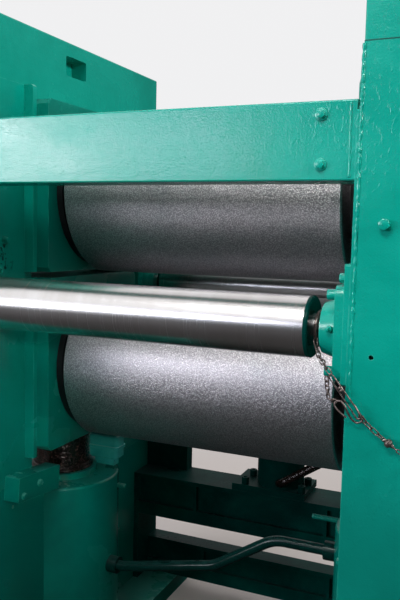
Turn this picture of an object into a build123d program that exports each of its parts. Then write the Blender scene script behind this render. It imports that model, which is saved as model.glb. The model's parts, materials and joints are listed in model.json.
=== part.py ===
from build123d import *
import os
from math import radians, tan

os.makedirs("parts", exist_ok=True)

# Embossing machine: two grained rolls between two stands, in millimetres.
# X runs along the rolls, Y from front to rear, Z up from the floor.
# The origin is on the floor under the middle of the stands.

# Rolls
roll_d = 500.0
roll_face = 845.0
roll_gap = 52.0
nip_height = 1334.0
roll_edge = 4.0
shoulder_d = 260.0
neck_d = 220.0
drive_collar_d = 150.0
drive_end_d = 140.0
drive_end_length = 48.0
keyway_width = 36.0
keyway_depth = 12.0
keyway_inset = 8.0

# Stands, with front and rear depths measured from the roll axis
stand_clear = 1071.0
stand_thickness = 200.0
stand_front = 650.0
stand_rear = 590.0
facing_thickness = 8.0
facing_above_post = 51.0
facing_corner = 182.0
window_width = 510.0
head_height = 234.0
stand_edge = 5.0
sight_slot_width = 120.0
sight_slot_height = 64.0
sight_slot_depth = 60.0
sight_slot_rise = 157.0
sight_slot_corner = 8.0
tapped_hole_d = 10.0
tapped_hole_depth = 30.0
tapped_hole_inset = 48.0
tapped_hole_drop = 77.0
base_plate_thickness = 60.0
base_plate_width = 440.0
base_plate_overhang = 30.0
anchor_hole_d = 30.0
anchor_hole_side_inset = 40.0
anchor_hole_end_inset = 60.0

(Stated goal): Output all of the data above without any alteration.

(Output of the task):
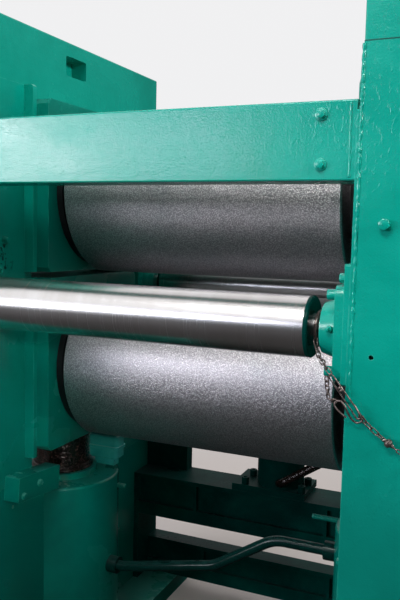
Turn this picture of an object into a build123d program that exports each of its parts. Then write the Blender scene script behind this render. It imports that model, which is saved as model.glb. The model's parts, materials and joints are listed in model.json.
=== part.py ===
from build123d import *
import os
from math import radians, tan

os.makedirs("parts", exist_ok=True)

# Embossing machine: two grained rolls between two stands, in millimetres.
# X runs along the rolls, Y from front to rear, Z up from the floor.
# The origin is on the floor under the middle of the stands.

# Rolls
roll_d = 500.0
roll_face = 845.0
roll_gap = 52.0
nip_height = 1334.0
roll_edge = 4.0
shoulder_d = 260.0
neck_d = 220.0
drive_collar_d = 150.0
drive_end_d = 140.0
drive_end_length = 48.0
keyway_width = 36.0
keyway_depth = 12.0
keyway_inset = 8.0

# Stands, with front and rear depths measured from the roll axis
stand_clear = 1071.0
stand_thickness = 200.0
stand_front = 650.0
stand_rear = 590.0
facing_thickness = 8.0
facing_above_post = 51.0
facing_corner = 182.0
window_width = 510.0
head_height = 234.0
stand_edge = 5.0
sight_slot_width = 120.0
sight_slot_height = 64.0
sight_slot_depth = 60.0
sight_slot_rise = 157.0
sight_slot_corner = 8.0
tapped_hole_d = 10.0
tapped_hole_depth = 30.0
tapped_hole_inset = 48.0
tapped_hole_drop = 77.0
base_plate_thickness = 60.0
base_plate_width = 440.0
base_plate_overhang = 30.0
anchor_hole_d = 30.0
anchor_hole_side_inset = 40.0
anchor_hole_end_inset = 60.0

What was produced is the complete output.